Amnesty condemns Russia for dividing Abkhazia and South Ossetia from Georgia

Human rights watchdog Amnesty International has said that Russia’s attempts to physically divide Georgia from its breakaway regions Abkhazia and South Ossetia have led to severe restrictions on the freedom of movement and other human rights violations, and has called on Russia to relax border restrictions.

According to the organisation’s new report, “whole communities are being cut off from vital sources of income and other important aspects of their lives — punished solely because of where they happen to live.”

The story of Davit Vanishvili, a resident of Khurvaleti in South Ossetia, is one of 150 collected during Amnesty’s field trips.
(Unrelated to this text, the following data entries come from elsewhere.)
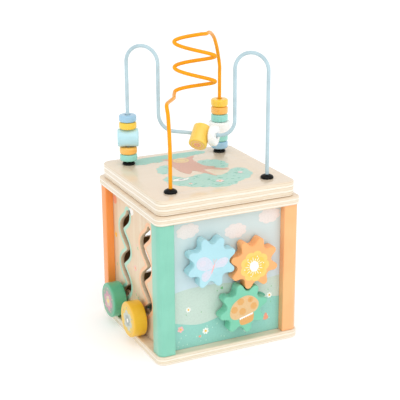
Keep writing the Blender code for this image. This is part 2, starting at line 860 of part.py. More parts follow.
def add_gear_panel():
    holes = []
    for x, z, _tooth in gear_places().values():
        holes.append(circle(BORE_RADIUS, from_wall_middle(x, z), 16))
    add_panel("gear_panel", "-Y", holes, "sky")


# ---------------------------------------------------------------- slide tracks


def track_swing(height):
    """How far a track's middle line is from its own axis, towards +Y, at a height."""
    return TRACK_SWING * cos(pi * (height - TRACK_LOW) / TRACK_HALF_WAVE)


def track_outline(centre):
    """The slot: a band of constant width along the wave, with round ends."""
    length = TRACK_HALF_WAVES * TRACK_HALF_WAVE
    half = TRACK_WIDTH / 2
    left = []
    right = []
    for step in range(TRACK_STEPS + 1):
        height = TRACK_LOW + length * step / TRACK_STEPS
        slope = -TRACK_SWING * pi / TRACK_HALF_WAVE * sin(pi * (height - TRACK_LOW) / TRACK_HALF_WAVE)
        normal = Vector((1, -slope)).normalized() * half
        middle = centre + track_swing(height)
        left.append((middle - normal.x, height - normal.y))
        right.append((middle + normal.x, height + normal.y))
    top = arc((centre + track_swing(TRACK_LOW + length), TRACK_LOW + length), half, 0, 180, 6)[1:-1]
    bottom = arc((centre + track_swing(TRACK_LOW), TRACK_LOW), half, 180, 360, 6)[1:-1]
    seen_from_inside = right + top + left[::-1] + bottom
    return [from_wall_middle(-along, height) for along, height in seen_from_inside]


def track_centres():
    return {
        "green": TRACK_OFF_CENTRE + TRACK_SPACING / 2,
        "yellow": TRACK_OFF_CENTRE - TRACK_SPACING / 2,
    }


def add_track_panel():
    holes = [track_outline(centre) for centre in track_centres().values()]
    add_panel("track_panel", "-X", holes, "plywood")


def knob_profile():
    radius = KNOB_RADIUS
    thick = KNOB_THICK
    eased = SHOULDER * KNOB_EDGE
    outer = [
        (0, thick),
        (radius - KNOB_EDGE, thick),
        (radius - eased, thick - eased),
        (radius, thick - KNOB_EDGE),
        (radius, KNOB_EDGE),
        (radius - eased, eased),
        (radius - KNOB_EDGE, 0),
    ]
    bore = [
        (BORE_RADIUS, 0),
        (BORE_RADIUS, POCKET_FLOOR),
        (POCKET_RADIUS, POCKET_FLOOR),
        (POCKET_RADIUS, POCKET_FLOOR + POCKET_DEPTH),
        (0, POCKET_FLOOR + POCKET_DEPTH),
    ]
    return outer + bore


def add_sliders():
    """Each slider is a pin with its retaining disc behind the panel, and a knob that turns on it.

    The pins rest towards the -Y side of their slots.
    """
    colours = {"green": "green", "yellow": "yellow"}
    for name, centre in track_centres().items():
        y = centre + track_swing(TRACK_LOW) - SLIDER_LEAN
        side = facing(-PANEL_FACE, y, TRACK_LOW, "-X")
        slider = add_empty(f"{name}_slider", (-PANEL_FACE, y, TRACK_LOW), case)
        pin = turned(
            f"{name}_slider_pin",
            rivet_profile(
                SLIDER_COLLAR_RADIUS, KNOB_STANDOFF - FIT_GAP, POCKET_FLOOR, PANEL_THICK, "plain"
            ),
            SMALL_ROUND_STEPS,
        )
        finish(pin, "plywood", side, slider)
        retainer = turned(
            f"{name}_slider_retainer",
            [
                (SHANK_RADIUS + FIT_GAP, -PANEL_THICK - FIT_GAP),
                (RETAINER_RADIUS, -PANEL_THICK - FIT_GAP),
                (RETAINER_RADIUS, -PANEL_THICK - FIT_GAP - RETAINER_THICK),
                (SHANK_RADIUS + FIT_GAP, -PANEL_THICK - FIT_GAP - RETAINER_THICK),
            ],
            16,
        )
        finish(retainer, "plywood", side, slider)
        knob = turned(f"{name}_knob", knob_profile(), ROUND_STEPS)
        finish(knob, colours[name], side @ Matrix.Translation((0, 0, KNOB_STANDOFF)), slider)


# ---------------------------------------------------------------- shape sorter


def sorter_shapes():
    """Outlines of the four blocks, each with the wall place of its hole."""
    half = BLOCK_SIDE / 2
    square = [(-half, -half), (half, -half), (half, half), (-half, half)]
    triangle = regular_polygon(3, TRIANGLE_RADIUS, pi / 2)
    hexagon = regular_polygon(6, HEXAGON_RADIUS, 0)
    return {
        "square": (square, (HOLE_COLUMN, UPPER_HOLE_ROW), "mint"),
        "round": (None, (-HOLE_COLUMN, UPPER_HOLE_ROW), "peach"),
        "triangle": (triangle, (HOLE_COLUMN, LOWER_HOLE_ROW), "yellow"),
        "hexagon": (hexagon, (-HOLE_COLUMN, LOWER_HOLE_ROW), "light_blue"),
    }


def grown(corners, extra):
    """The same convex outline with every side moved out."""
    count = len(corners)
    middle = sum((Vector(c) for c in corners), Vector((0, 0))) / count
    inner = ((Vector(corners[0]) + Vector(corners[1])) / 2 - middle).length
    factor = (inner + extra) / inner
    return [tuple(middle + (Vector(c) - middle) * factor) for c in corners]


def block_loop(corners, extra):
    if corners is None:
        return circle(ROUND_BLOCK_RADIUS + extra, steps=ROUND_STEPS)
    return rounded_polygon(grown(corners, extra), BLOCK_CORNER, 3)


def add_sorter_panel():
    holes = []
    for corners, at, _colour in sorter_shapes().values():
        holes.append(moved(block_loop(corners, BLOCK_SLACK), *from_wall_middle(*at)))
    add_panel("sorter_panel", "+Y", holes, "plywood")


def add_blocks():
    """The four sorting blocks, standing inside on the base."""
    for name, (corners, at, colour) in sorter_shapes().items():
        block = slab(f"{name}_block", [block_loop(corners, 0)], BLOCK_HEIGHT, EDGE_ROUND)
        x = -BLOCK_SPREAD if at[0] > 0 else BLOCK_SPREAD
        y = BLOCK_SPREAD if at[1] > LOWER_HOLE_ROW else -BLOCK_SPREAD
        finish(block, colour, upright(x, y, BASE_THICK + FIT_GAP + BLOCK_HEIGHT / 2), case)


# ---------------------------------------------------------------- learning clock


def hand_outline(length):
    """A hand that points up, with a round hub and a pointed tip."""
    hub = arc((0, 0), HAND_HUB_RADIUS, 150, 390, 12)
    tip_start = length - HAND_TIP_LENGTH
    tip = [
        (HAND_SHAFT_HALF_WIDTH, HAND_SHAFT_START),
        (HAND_SHAFT_HALF_WIDTH, tip_start),
        (HAND_TIP_HALF_WIDTH, tip_start),
        (0, length),
        (-HAND_TIP_HALF_WIDTH, tip_start),
        (-HAND_SHAFT_HALF_WIDTH, tip_start),
        (-HAND_SHAFT_HALF_WIDTH, HAND_SHAFT_START),
    ]
    return hub + tip


def add_clock():
    wall = facing(PANEL_FACE, 0, CLOCK_HEIGHT, "+X")
    hands = [
        ("hour_hand", HOUR_HAND_LENGTH, "peach", radians(-60)),
        ("minute_hand", MINUTE_HAND_LENGTH, "mint", 0.0),
    ]
    depth = 2 * FIT_GAP
    for name, length, colour, turn in hands:
        loops = [hand_outline(length), circle(HAND_BORE, steps=14)]
        hand = slab(name, loops, HAND_THICK, HAND_EDGE)
        centre = Matrix.Translation((0, 0, depth + HAND_THICK / 2)) @ Matrix.Rotation(turn, 4, "Z")
        finish(hand, colour, wall @ centre, case)
        depth += HAND_THICK + 2 * FIT_GAP
    front = depth
    back = -PANEL_THICK - FIT_GAP
    dome_radius, dome_height = CLOCK_HEAD_DOME
    profile = [
        (0, front + CLOCK_HEAD_THICK),
        (dome_radius, front + dome_height),
        (CLOCK_HEAD_RADIUS, front + CLOCK_HEAD_EDGE),
        (CLOCK_HEAD_RADIUS, front),
        (CLOCK_SHANK, front),
        (CLOCK_SHANK, back),
        (HEAD_RADIUS, back),
        (HEAD_RADIUS, back - HEAD_THICK),
        (0, back - HEAD_THICK),
    ]
    rivet = turned("clock_rivet", profile, SMALL_ROUND_STEPS)
    finish(rivet, "steel", wall, case)


def add_clock_panel():
    hole = circle(HAND_BORE, from_wall_middle(0, CLOCK_HEIGHT), 14)
    add_panel("clock_panel", "+X", [hole], "plywood")


# ---------------------------------------------------------------- build

clear_scene()
parts = make_collection(OBJECT_NAME)
cutters = make_collection("cutters")
cutters.hide_render = True
case = add_empty("case", (0, 0, 0))
lid = add_empty("lid", (0, 0, LID_BOTTOM), case)

add_base()
add_posts()
add_screws()
add_gear_panel()
add_track_panel()
add_sorter_panel()
add_clock_panel()
add_rim()
add_lid()
add_wire_caps()
add_wires()
add_back_right_stack()
add_back_left_stack()
add_valley_beads()
add_gears()
add_sliders()
add_blocks()
add_clock()
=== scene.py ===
"""The looks of a wooden activity cube with a shape sorter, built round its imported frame.

Metres, +Z up. -Y is the gear side, -X the slide-track side, +Y the sorter side and
+X the clock side. Artwork is drawn in millimetres on each wall and printed as thin
layers of ink.
"""

import json
import random
from math import atan2, cos, pi, radians, sin, sqrt, tanh

import bmesh
import bpy
from mathutils import Matrix, Vector


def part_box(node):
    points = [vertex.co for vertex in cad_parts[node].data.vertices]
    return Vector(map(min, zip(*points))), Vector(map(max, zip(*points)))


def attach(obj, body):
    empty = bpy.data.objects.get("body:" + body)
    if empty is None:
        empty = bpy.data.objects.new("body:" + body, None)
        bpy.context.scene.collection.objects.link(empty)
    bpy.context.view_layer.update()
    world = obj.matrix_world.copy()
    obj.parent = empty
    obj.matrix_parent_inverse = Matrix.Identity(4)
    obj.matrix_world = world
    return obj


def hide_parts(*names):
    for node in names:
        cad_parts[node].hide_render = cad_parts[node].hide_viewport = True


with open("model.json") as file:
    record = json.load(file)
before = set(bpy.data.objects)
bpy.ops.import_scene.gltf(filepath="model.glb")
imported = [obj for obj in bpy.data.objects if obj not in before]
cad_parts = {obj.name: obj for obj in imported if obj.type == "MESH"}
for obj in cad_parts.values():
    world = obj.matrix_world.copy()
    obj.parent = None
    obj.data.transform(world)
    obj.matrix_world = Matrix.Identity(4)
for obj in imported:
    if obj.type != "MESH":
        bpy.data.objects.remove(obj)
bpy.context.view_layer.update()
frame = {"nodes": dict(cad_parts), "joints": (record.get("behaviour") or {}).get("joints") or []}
joints = {joint["name"]: joint for joint in frame["joints"]}

MM = 0.001

# Camera, fitted to the photograph
CAMERA_AT = (-0.5807, -1.2186, 0.6332)
CAMERA_AZIMUTH = radians(-25.67)
CAMERA_ELEVATION = radians(18.76)
CAMERA_ROLL = radians(-0.24)
LENS = 97.9
SENSOR = 36.0

# Sizes read off the frame
BASE_LOW, BASE_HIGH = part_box("base_plate")
RIM_LOW, RIM_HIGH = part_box("rim_frame")
LID_LOW, LID_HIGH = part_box("lid_board")
LOCATOR_LOW, LOCATOR_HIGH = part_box("lid_locator")
PANEL_FACE = -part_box("gear_panel")[0].y
PANEL_BACK = -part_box("gear_panel")[1].y
POST_IN = -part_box("front_left_post")[1].x
WALL_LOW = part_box("gear_panel")[0].z
WALL_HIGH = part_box("gear_panel")[1].z
WIRE_CORNER = (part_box("back_right_wire_cap")[0].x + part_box("back_right_wire_cap")[1].x) / 2
CAP_LOW, CAP_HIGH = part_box("back_right_wire_cap")

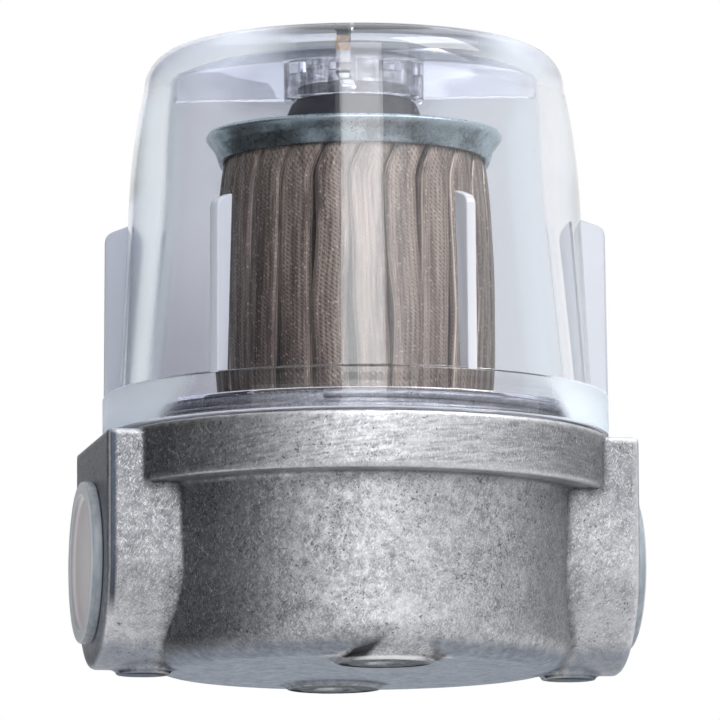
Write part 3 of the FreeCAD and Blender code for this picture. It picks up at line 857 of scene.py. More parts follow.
# %% Clear plastic: haze of the bowl
FROSTED_TOP = FLANGE_TOP + 7.4 * MM
CLEAREST = 0.99
clear_plastic, shader, place, haze = see_through("clear_plastic", PLASTIC_TINT, CLEAREST, 0.05)
across, depth_in, height = split(place)
out = abs(across)
in_ring = spread(height, FROSTED_TOP, FROSTED_TOP - 0.8 * MM)
towards_end = out + (height - FLANGE_TOP) * 0.6 + spread(across, 0.0, 1 * MM, 0.0, 6 * MM)
frosted = spread(towards_end, 34 * MM, 37 * MM) * in_ring
in_dome = spread(height, bowl_high.z - 10 * MM, bowl_high.z - 4 * MM)
dome_haze = in_dome * spread(out, 11 * MM, 18 * MM)
side_haze = spread(out / distance(across, depth_in), 0.90, 0.985)
side_haze = side_haze * spread(height, bowl_high.z - 6 * MM, bowl_high.z - 12 * MM)
frost = frosted * spread(across, -30 * MM, 30 * MM, 0.30, 0.38)
feed(shader, {
    "Transmission Weight": CLEAREST - frost - dome_haze * 0.10,
    "Roughness": haze + frosted * 0.55 + dome_haze * 0.22 + side_haze * 0.12,
})

# %% [markdown]
# The tint changes by place too: paler on the right, a painted light, and darker low on the left, a
# painted shade; darker also in the middle of the ring and of the dome, and paler where the wall curves
# away. Two small patches of tint lie over the front rib, where it meets the dome: a dark one and a warm one.

# %% Clear plastic: tint of the bowl
LIT_RIGHT_TINT = (0.83, 0.85, 0.89)
SHADED_LOW_LEFT_TINT = (0.62, 0.63, 0.68)
SIDE_TINT = (0.88, 0.95, 1.0)
RING_TINT = (0.67, 0.68, 0.72)
DOME_MIDDLE_TINT = (0.29, 0.31, 0.355)
DOME_SIDE_TINT = (0.84, 0.89, 0.96)
FROST_TINT = (0.90, 0.96, 1.0)
WARM_MARK = (0.46, 0.32, 0.20)
DARK_MARK = (0.03, 0.032, 0.04)
LUG_CLOCKING = -13.6
rib_turn = math.radians(LUG_CLOCKING)
beside_rib = abs(across * math.cos(rib_turn) + depth_in * math.sin(rib_turn))
over_rib = spread(beside_rib, 1.25 * MM, 1.05 * MM) * spread(depth_in, -19 * MM, -20 * MM)
down = bowl_high.z - height
warm_mark = spread(down, 4.0 * MM, 4.3 * MM) * spread(down, 7.0 * MM, 6.2 * MM)
dark_mark = spread(down, 1.4 * MM, 1.7 * MM) * spread(down, 3.7 * MM, 3.4 * MM)
feed(shader, {"Base Color": coated(
    blend(spread(across, -5 * MM, 35 * MM), PLASTIC_TINT, LIT_RIGHT_TINT),
    (spread(across, -14 * MM, -24 * MM) * spread(height, 72 * MM, 52 * MM), SHADED_LOW_LEFT_TINT),
    (side_haze, SIDE_TINT),
    (in_ring * spread(out, 28 * MM, 20 * MM), RING_TINT),
    (in_dome, blend(spread(out, 14 * MM, 22 * MM), DOME_MIDDLE_TINT, DOME_SIDE_TINT)),
    (over_rib * warm_mark, WARM_MARK),
    (over_rib * dark_mark, DARK_MARK),
    (frosted, FROST_TINT),
)})
print("clear plastic:", len(place.tree.nodes), "nodes")

# %% [markdown]
# The lugs are scuffed from hands, and paler where they turn to the light. The ribs and the socket under
# the dome are milkier than the wall, and the ring's lower face is ground. The socket is painted in dark and
# pale cream patches, a painted highlight.

# %% Scuffed, milky and ground plastic
LIT_LUG_TINT = (0.74, 0.73, 0.77)
SOCKET_DARK = (0.24, 0.25, 0.27)
SOCKET_HIGHLIGHT = (1.0, 0.99, 0.97)
lug_plastic, shader, place, _ = see_through("scuffed_plastic", LUG_TINT, 0.12, 0.3)
across = split(place)[0]
towards_light = spread(across, 8 * MM, 14 * MM) * spread(across, 30 * MM, 26 * MM)
feed(shader, {"Base Color": blend(towards_light, LUG_TINT, LIT_LUG_TINT)})
rib_plastic = see_through("rib_plastic", RIB_TINT, 0.86, 0.1)[0]
ground_plastic = see_through("ground_plastic", (0.80, 0.82, 0.87), 0.2, 0.3)[0]
socket_plastic, shader, place, _ = see_through("socket_plastic", RIB_TINT, 0.88, 0.1)
upright = noise(stretched(place, (1, 1, 0.16)), 1.0 * MM, detail=3, roughness=0.6)
level_marks = noise(stretched(place, (0.25, 0.25, 1)), 0.9 * MM, detail=3, roughness=0.6)
painted_highlights = spread(upright * 0.55 + level_marks * 0.45, 0.42, 0.56)
feed(shader, {"Base Color": blend(painted_highlights, SOCKET_DARK, SOCKET_HIGHLIGHT)})
print("lug and socket plastic:", lug_plastic.name, socket_plastic.name)

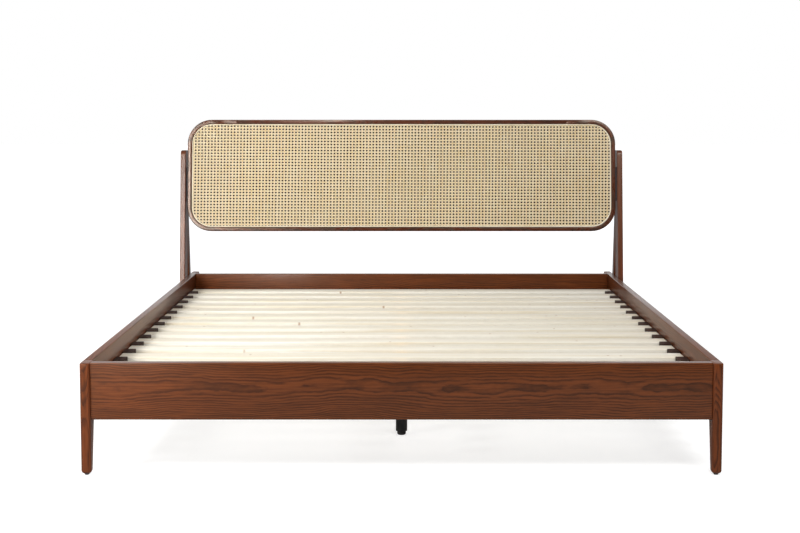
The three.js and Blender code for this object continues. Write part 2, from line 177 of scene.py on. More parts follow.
def walnut(name, light, dark, ring_pitch=0.0058, pith=0.05, wave=0.03,
           gloss=(0.32, 0.46), specular=0.3, lacquer=0.4):
    """Walnut-stained open-pored wood. Rings wander round a pith that lies under the face, so that flat
    faces show cathedral figure; the attribute runs along the grain in x, across the face in y."""
    t = Tree(name)
    grain = t.grain()
    split = t.node("ShaderNodeSeparateXYZ", {"Vector": grain}).outputs
    sway = t.noise(t.stretch(grain, (2.3, 3.0, 3.0)), detail=2.0)
    rise = t.noise(t.stretch(grain, (1.6, 1.0, 1.0), (7, 3, 1)), detail=2.0)
    ripple = t.noise(t.stretch(grain, (13, 26, 26)), detail=3.0)
    across = t.math("ADD", split[1], t.math("MULTIPLY", t.math("SUBTRACT", sway, 0.5), wave * 2))
    deep = t.math("ADD", t.math("ADD", split[2], pith * 0.6), t.math("MULTIPLY", rise, pith))
    squares = t.math("ADD", t.math("MULTIPLY", across, across), t.math("MULTIPLY", deep, deep))
    radius = t.math("SQRT", squares)
    radius = t.math("ADD", radius, t.math("MULTIPLY", ripple, ring_pitch * 1.3))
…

“Russian border guards came to my house and told me it is no longer Georgia,” he said. “The same day they started installing fences around my yard. I can no longer access the rest of the village, or the rest of the country.”

Amnesty International’s regional director for Eastern Europe and Central Asia added that borderisation continues to have a severe impact on previously very active cross-border trade, leading to a serious erosion of the social and economic situation as local producers have lost access to nearby markets.

“Every year I used to harvest more than a hundred boxes of apples from my orchard and sell them. The profit was enough for my family to survive,” said Amiran Gugutishvili, a 71-year-old-farmer in the village of Gugutiankari near the South Ossetian border. “Since 2017, I cannot access my garden. Russian border guards installed a state border sign there. I still pass by sometimes to take a look at my apple trees through the fence.”

The human rights organisation has called on Russia to respect its international obligations in humanitarian law and human rights, and to reopen previously closed crossing points and relax movement and related restrictions for locals who live next to the administrative line. It is also calling on Georgia to support families affected by Russia’s actions.

The two Georgian breakaway regions have been illegally occupied by Russia since the two countries fought a brief war in 2008.